TASK MATERIAL →
- - - - -

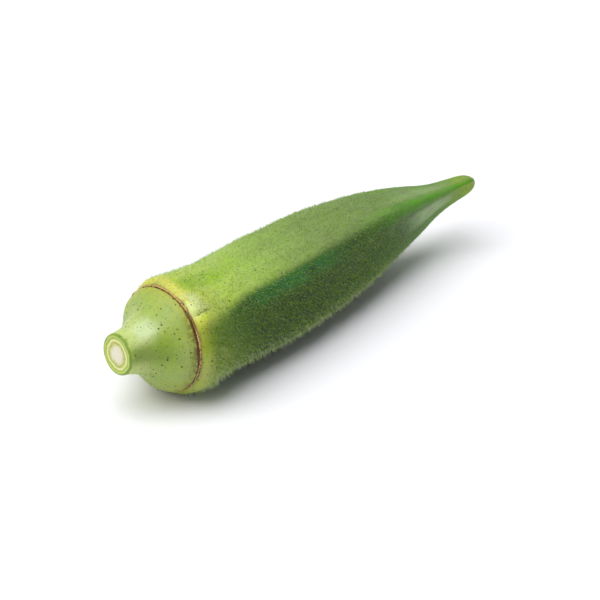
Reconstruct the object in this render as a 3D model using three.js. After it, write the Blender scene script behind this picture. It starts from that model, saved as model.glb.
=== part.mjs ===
// A whole okra pod, as picked and lying on its side: the cut stem stub, the domed cap, the thin scar where the
// calyx fell away, and the five-ribbed body that narrows to a blunt tip. It grew in one piece, so it is one solid.
// Millimetres. +X runs from the stem to the tip, +Z is up, and the origin is under the middle, on the surface.
import * as THREE from "three";

// ---- Driving dimensions ----
const STEM_LENGTH = 11.8; // from the scar back to the cut end
const BODY_LENGTH = 93.5; // from the scar to the tip
const STEM_RADIUS = 4.2;
const SCAR_RADIUS = 11.05; // the cap's edge, where the scar runs round
const BODY_RADIUS = 12.6; // the body's shoulder, its thickest part
const RIBS = 5;
const FIRST_RIB = THREE.MathUtils.degToRad(44); // from straight up, towards -Y
const FLAT_DEPTH = 0.9; // how much the soft rib underneath is pressed flat

// ---- How finely the skin is cut ----
const STATIONS = 81;
const COLUMNS = 60;

// The outline from the stem to the tip: distance from the scar, and the radius over the ribs.
const OUTLINE = new THREE.SplineCurve([
  new THREE.Vector2(-STEM_LENGTH, STEM_RADIUS),
  new THREE.Vector2(-10.6, 4.37),
  new THREE.Vector2(-8.8, 4.82),
  new THREE.Vector2(-7.1, 5.4),
  new THREE.Vector2(-5.7, 6.3),
  new THREE.Vector2(-4.3, 7.68),
  new THREE.Vector2(-2.9, 9.32),
  new THREE.Vector2(-1.6, 10.55),
  new THREE.Vector2(-0.6, SCAR_RADIUS),
  new THREE.Vector2(0, SCAR_RADIUS),
  new THREE.Vector2(0.6, 11.55),
  new THREE.Vector2(1.6, 12.25),
  new THREE.Vector2(3.2, BODY_RADIUS),
  new THREE.Vector2(6, 12.35),
  new THREE.Vector2(11, 11.86),
  new THREE.Vector2(18, 11.9),
  new THREE.Vector2(27, 12.1),
  new THREE.Vector2(36, 11.95),
  new THREE.Vector2(45, 11.4),
  new THREE.Vector2(54, 10.4),
  new THREE.Vector2(63, 8.9),
  new THREE.Vector2(71, 7.1),
  new THREE.Vector2(77.5, 4.95),
  new THREE.Vector2(83.2, 3.35),
  new THREE.Vector2(88.8, 2.42),
  new THREE.Vector2(91.6, 1.8),
  new THREE.Vector2(93, 1),
  new THREE.Vector2(BODY_LENGTH, 0),
]);

// How deep the hollows between the ribs are, as a share of the radius: none on the stem, most towards the tip.
const HOLLOWS = new THREE.SplineCurve([
  new THREE.Vector2(-STEM_LENGTH, 0),
  new THREE.Vector2(0, 0.02),
  new THREE.Vector2(18, 0.09),
  new THREE.Vector2(45, 0.12),
  new THREE.Vector2(68, 0.16),
  new THREE.Vector2(84, 0.17),
  new THREE.Vector2(BODY_LENGTH, 0.08),
]);

// The line through the middle of the pod: it bows a little to one side, dips, and lifts again at the tip.
const MIDDLE = new THREE.CatmullRomCurve3([
  new THREE.Vector3(-STEM_LENGTH, 0.5, 1.1),
  new THREE.Vector3(0, 0, 0),
  new THREE.Vector3(22, 1.1, -1.5),
  new THREE.Vector3(43.5, 3.1, -2),
  new THREE.Vector3(65, 4, -1.6),
  new THREE.Vector3(86, 2.1, 0),
  new THREE.Vector3(BODY_LENGTH, 1.1, 0.7),
]);

// Linear look-up of a 2-D curve's y at a given x, from evenly drawn samples of it.
function sampler(curve, samples = 400) {
  const points = curve.getPoints(samples);
  return (x) => {
    const after = points.findIndex((p) => p.x >= x);
    if (after < 1) return points[after < 0 ? samples : 0].y;
    const [a, b] = [points[after - 1], points[after]];
    return THREE.MathUtils.mapLinear(x, a.x, b.x, a.y, b.y);
  };
}

// Where the middle line passes a given distance from the scar, and which way it runs there.
function middleAt(distance) {
  const share = (distance + STEM_LENGTH) / (BODY_LENGTH + STEM_LENGTH);
  return { point: MIDDLE.getPointAt(share), along: MIDDLE.getTangentAt(share) };
}

// One ring of points round the middle line: a circle drawn in between its ribs.
function ring(distance, radius, hollow) {
  const { point, along } = middleAt(distance);
  const front = new THREE.Vector3(0, 0, 1).cross(along).normalize().negate();
  const up = along.clone().cross(front).negate().normalize();
  return Array.from({ length: COLUMNS }, (_, column) => {
    const angle = FIRST_RIB + (column / COLUMNS) * 2 * Math.PI;
    const between = (1 - Math.cos(RIBS * (angle - FIRST_RIB))) / 2;
    const reach = radius * (1 - hollow * between);
    return point
      .clone()
      .addScaledVector(up, reach * Math.cos(angle))
      .addScaledVector(front, reach * Math.sin(angle));
  });
}

// The closed skin: rings joined by quads, a fan over the cut stem and a fan over the tip.
function podGeometry() {
  const hollowAt = sampler(HOLLOWS);
  const stations = OUTLINE.getPoints(STATIONS).slice(0, -1);
  const rings = stations.map(({ x, y }) => ring(x, y, hollowAt(x)));
  const points = [...rings.flat(), middleAt(-STEM_LENGTH).point, middleAt(BODY_LENGTH).point];
  const [stemCentre, tip] = [points.length - 2, points.length - 1];
  const lastRing = (rings.length - 1) * COLUMNS;
  const triangles = [];
  for (let column = 0; column < COLUMNS; column++) {
    const next = (column + 1) % COLUMNS;
    triangles.push(stemCentre, next, column);
    triangles.push(tip, lastRing + column, lastRing + next);
    for (let row = 0; row < lastRing; row += COLUMNS) {
      triangles.push(row + column, row + next, row + COLUMNS + column);
      triangles.push(row + next, row + COLUMNS + next, row + COLUMNS + column);
    }
  }
  const floor = Math.min(...points.map((p) => p.z)) + FLAT_DEPTH;
  points.forEach((p) => (p.z = Math.max(p.z, floor)));
  return new THREE.BufferGeometry().setFromPoints(points).setIndex(triangles);
}

// The pod's own frame: under its middle, on the surface that it lies on.
function standOnOrigin(geometry) {
  geometry.computeBoundingBox();
  const { min, max } = geometry.boundingBox;
  return geometry.translate(-(min.x + max.x) / 2, -(min.y + max.y) / 2, -min.z);
}

const skin = new THREE.MeshStandardMaterial({ color: 0x7fa348, roughness: 0.6, metalness: 0 });
const pod = new THREE.Mesh(standOnOrigin(podGeometry()), skin);
pod.name = "okra_pod";

const okra = new THREE.Group();
okra.add(pod);

export default okra;
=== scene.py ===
"""A whole okra pod lying on its side. Tables are in millimetres, and everything in Blender is in metres."""

import math
import random

import bpy
from mathutils import Euler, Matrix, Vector, noise


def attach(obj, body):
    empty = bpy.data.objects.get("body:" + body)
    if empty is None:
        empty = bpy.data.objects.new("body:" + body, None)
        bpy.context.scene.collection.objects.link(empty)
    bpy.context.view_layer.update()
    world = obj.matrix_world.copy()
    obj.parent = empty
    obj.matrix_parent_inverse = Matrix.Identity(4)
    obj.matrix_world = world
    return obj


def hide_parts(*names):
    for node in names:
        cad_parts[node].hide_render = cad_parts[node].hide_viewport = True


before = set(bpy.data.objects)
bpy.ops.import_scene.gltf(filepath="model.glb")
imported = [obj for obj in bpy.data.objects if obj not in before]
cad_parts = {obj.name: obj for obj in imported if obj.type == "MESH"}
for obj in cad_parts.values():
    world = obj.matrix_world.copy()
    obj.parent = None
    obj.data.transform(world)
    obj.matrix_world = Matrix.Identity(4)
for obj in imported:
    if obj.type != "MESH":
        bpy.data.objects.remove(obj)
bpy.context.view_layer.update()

MM = 0.001

# ---- The pod's measures ----
STEM_LENGTH = 11.8          # from the cut end to the scar
RIBS = 5
RIB_SPREAD = 360 / RIBS     # degrees from one rib to the next
COLUMNS_PER_RIB = 8         # columns of faces from one rib to the next
COLUMNS = RIBS * COLUMNS_PER_RIB
FIRST_RIB = 45.0            # degrees from straight up, towards -Y
RIB_TURN = 1.0              # degrees that the ribs lie back from that
SOFTNESS = 0.25             # how gently the lowest rib is pressed flat

# The middle line, from the cut end to the tip.
MIDDLE = [
    (-52.44, -0.62, 14.02),
    (-40.64, -1.12, 12.92),
    (-18.64, -0.02, 11.42),
    (2.86, 1.98, 10.92),
    (24.36, 2.88, 11.32),
    (45.36, 0.98, 12.82),
    (52.94, -0.13, 13.50),
]

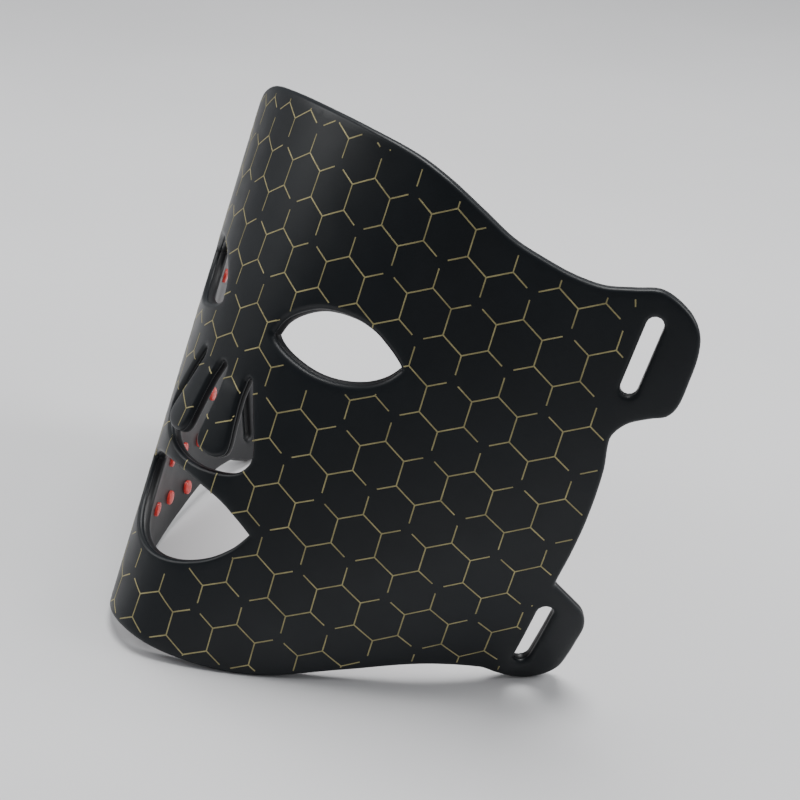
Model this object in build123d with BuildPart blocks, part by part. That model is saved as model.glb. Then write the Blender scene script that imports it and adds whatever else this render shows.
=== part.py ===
"""LED face mask: a flexible silicone sheet mask with rows of light diodes between two skins.

The sheet is flat when it is made and is bent to the face without stretching.  It is drawn flat, as
(across, up) in millimetres from the middle of the chin edge, and then rolled on three cones that
share one tip on the centre line below the chin.  Depth runs inward, from the front of the sheet to
the face.  Left and right are the wearer's, so left is +X, and the mask looks toward -Y.
"""

import os
from math import atan2, ceil, cos, degrees, hypot, radians, sin

from build123d import *

# Flat sheet
SHEET_HEIGHT = 220
TIP_BELOW_CHIN = 78.4
ROLL_ZONES = ((0, 14.2, 22.8), (14.2, 30.6, 52.2), (30.6, 64, 37.2))  # fan from, fan to, cone half angle
(_, MIDDLE_END, MIDDLE_HALF_ANGLE), *SIDE_ZONES = ROLL_ZONES
ROLL_PATCHES = [(-end, -start, half_angle) for start, end, half_angle in reversed(SIDE_ZONES)]
ROLL_PATCHES += [(-MIDDLE_END, MIDDLE_END, MIDDLE_HALF_ANGLE), *SIDE_ZONES]
FOLD_FAN = 21.2  # fan angle of the straight line that each wing folds about
FAN_END = 62
SLAB_NEAR = 55
SLAB_FAR = 320

# Resting pose
LEAN = 24
TIP_HEIGHT = -64.66
TIP_FORWARD = -112.12

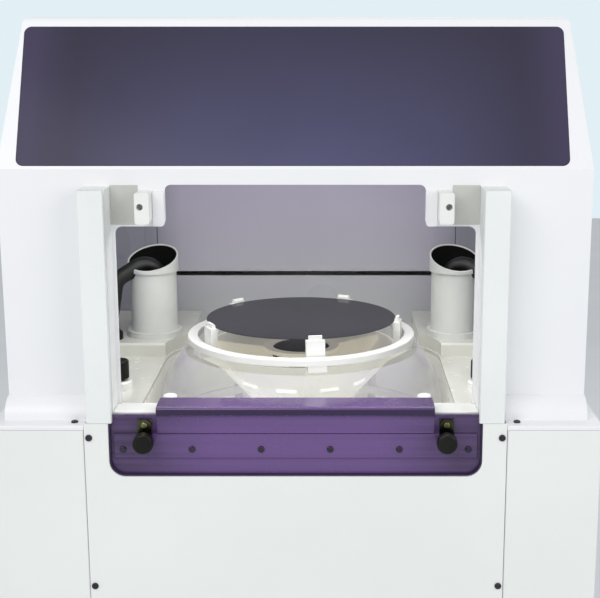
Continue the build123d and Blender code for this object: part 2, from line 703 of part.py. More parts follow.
def radial_plane(angle, back=0.0):
    """Upright plane through the spin axis: local x runs outwards, local y up."""
    a = math.radians(angle)
    out = (math.cos(a), math.sin(a), 0)
    side = (math.sin(a), -math.cos(a), 0)
    start = (side[0] * back, axis_y + side[1] * back, 0)
    return Plane(origin=start, x_dir=out, z_dir=side)


with BuildPart() as ring:
    post(0, axis_y, ring_top - ring_thick, ring_outer, ring_thick)
    post(0, axis_y, ring_top - ring_thick - 1, ring_inner, ring_thick + 2, Mode.SUBTRACT)
    fillet(ring.edges().filter_by(GeomType.CIRCLE).group_by(Axis.Z)[-1], 1.5)
save(ring, "chuck_ring")

seat_z = wafer_z - wafer_thick
with BuildPart() as posts:
    for angle in angles:
        with BuildSketch(radial_plane(angle)):
            with BuildLine():
                Polyline((seat_r, funnel_top), (178, funnel_top), (178, ring_top - ring_thick),
                         (post_outer, ring_top - ring_thick), (post_outer, seat_z), (seat_r, seat_z),
                         (seat_r + 3, seat_z - 11), (seat_r + 3, funnel_top + 8), (seat_r, funnel_top))
            make_face()
        extrude(amount=post_width / 2, both=True)
        with BuildSketch(radial_plane(angle)):
            with BuildLine():
                Polyline((wafer_r + 0.4, seat_z - 1), (wafer_r + 6.5, seat_z - 1),
                         (wafer_r + 6.5, wafer_z + tip_rise), (wafer_r + 2.5, wafer_z + tip_rise),
                         (wafer_r + 0.4, wafer_z + 3), (wafer_r + 0.4, seat_z - 1))
            make_face()
        extrude(amount=tip_width / 2, both=True)
save(posts, "chuck_posts")

with BuildPart() as funnel:
    with BuildSketch(Plane.XZ.offset(-axis_y)):
        with BuildLine():
            Polyline((funnel_r, funnel_top), (waist_r, funnel_waist), (waist_r, funnel_low),
                     (18, funnel_low),
                     (18, funnel_low + 6), (waist_r - 4, funnel_low + 6), (waist_r - 4, funnel_waist + 1.6),
                     (funnel_r - 5.5, funnel_top), (funnel_r, funnel_top))
        make_face()
    revolve(axis=spin_axis)
    for angle in angles:
        with BuildSketch(radial_plane(angle)):
            with BuildLine():
                Polyline((funnel_r - 2, funnel_top), (176, funnel_top), (funnel_r - 10, funnel_top - 20),
                         (waist_r + 6, funnel_waist - 4), (waist_r + 6, funnel_low + 6),
                         (waist_r - 2, funnel_low + 6), (waist_r - 2, funnel_waist),
                         (funnel_r - 2, funnel_top))
            make_face()
        extrude(amount=13, both=True)
save(funnel, "chuck_funnel")

hub_low = funnel_low + 6
with BuildPart() as hub:
    post(0, axis_y, hub_low, 60, 10)
    post(0, axis_y, hub_low, 46, 112)
    fillet(hub.edges().filter_by(GeomType.CIRCLE).group_by(Axis.Z)[-1], 5)
save(hub, "chuck_hub")
with BuildPart() as vanes:
    for angle in angles:
        with BuildSketch(radial_plane(angle + 36)):
            with BuildLine():
                Polyline((47, wafer_z - 140), (70, wafer_z - 140), (70, wafer_z - 122),
                         (138, wafer_z - 52), (138, wafer_z - 44), (47, wafer_z - 52), (47, wafer_z - 140))
            make_face()
        extrude(amount=3, both=True)
    post(0, axis_y, wafer_z - 52, 60, 6)
    post(0, axis_y, wafer_z - 60, 46.4, 30, Mode.SUBTRACT)
save(vanes, "chuck_vanes")
with BuildPart() as wafer:
    post(0, axis_y, wafer_z - wafer_thick, wafer_r, wafer_thick)
save(wafer, "wafer")
with BuildPart() as shaft:
    post(0, axis_y, funnel_low - 8, 36, 8)
    post(0, axis_y, motor_low + 14, shaft_r, funnel_low - 8 - motor_low - 14)
save(shaft, "spindle_shaft")
with BuildPart() as rotor:
    post(0, axis_y, motor_low + 20, 46, 100)
    post(0, axis_y, motor_low + 19, shaft_r + 0.02, 102, Mode.SUBTRACT)
save(rotor, "motor_rotor")
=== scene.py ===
import json
import math
import bmesh
import bpy
from mathutils import Matrix, Vector


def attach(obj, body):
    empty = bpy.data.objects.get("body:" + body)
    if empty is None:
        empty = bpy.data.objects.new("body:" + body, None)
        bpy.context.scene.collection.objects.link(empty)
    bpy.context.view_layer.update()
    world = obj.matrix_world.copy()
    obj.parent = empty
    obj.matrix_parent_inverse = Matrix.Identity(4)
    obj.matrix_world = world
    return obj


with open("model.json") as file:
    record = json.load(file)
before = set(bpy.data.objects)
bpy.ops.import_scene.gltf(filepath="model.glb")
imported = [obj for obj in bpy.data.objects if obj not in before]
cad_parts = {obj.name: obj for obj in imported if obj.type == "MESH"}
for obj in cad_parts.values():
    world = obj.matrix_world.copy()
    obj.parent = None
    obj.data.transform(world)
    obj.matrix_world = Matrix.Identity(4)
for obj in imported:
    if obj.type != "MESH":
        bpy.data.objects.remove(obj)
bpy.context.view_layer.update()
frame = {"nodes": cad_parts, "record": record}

nodes = frame["nodes"]
scene = bpy.context.scene
spinCentre = Vector((0.0, -0.085, 0.0))
print("frame loaded:", len(nodes), "nodes")


# Shader sockets as Python values: + - * / ** work and add Math nodes.
class Shade:
    def __init__(self, graph, socket):
        self.graph, self.socket = graph, socket

    def maths(self, operation, first, second):
        return self.graph.add("ShaderNodeMath", {"operation": operation}, {0: first, 1: second})

    def __add__(self, other): return self.maths("ADD", self, other)
    def __radd__(self, other): return self.maths("ADD", other, self)
    def __sub__(self, other): return self.maths("SUBTRACT", self, other)
    def __rsub__(self, other): return self.maths("SUBTRACT", other, self)
    def __mul__(self, other): return self.maths("MULTIPLY", self, other)
    def __rmul__(self, other): return self.maths("MULTIPLY", other, self)
    def __truediv__(self, other): return self.maths("DIVIDE", self, other)
    def __pow__(self, other): return self.maths("POWER", self, other)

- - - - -

WHAT TO DO → Retype exactly, and only, the lines from the one containing "Continue the build123d" through the one containing "return Plane(origin=start, x_dir=out, z_dir=side)", both included.

FINAL RESULT →
Continue the build123d and Blender code for this object: part 2, from line 703 of part.py. More parts follow.
def radial_plane(angle, back=0.0):
    """Upright plane through the spin axis: local x runs outwards, local y up."""
    a = math.radians(angle)
    out = (math.cos(a), math.sin(a), 0)
    side = (math.sin(a), -math.cos(a), 0)
    start = (side[0] * back, axis_y + side[1] * back, 0)
    return Plane(origin=start, x_dir=out, z_dir=side)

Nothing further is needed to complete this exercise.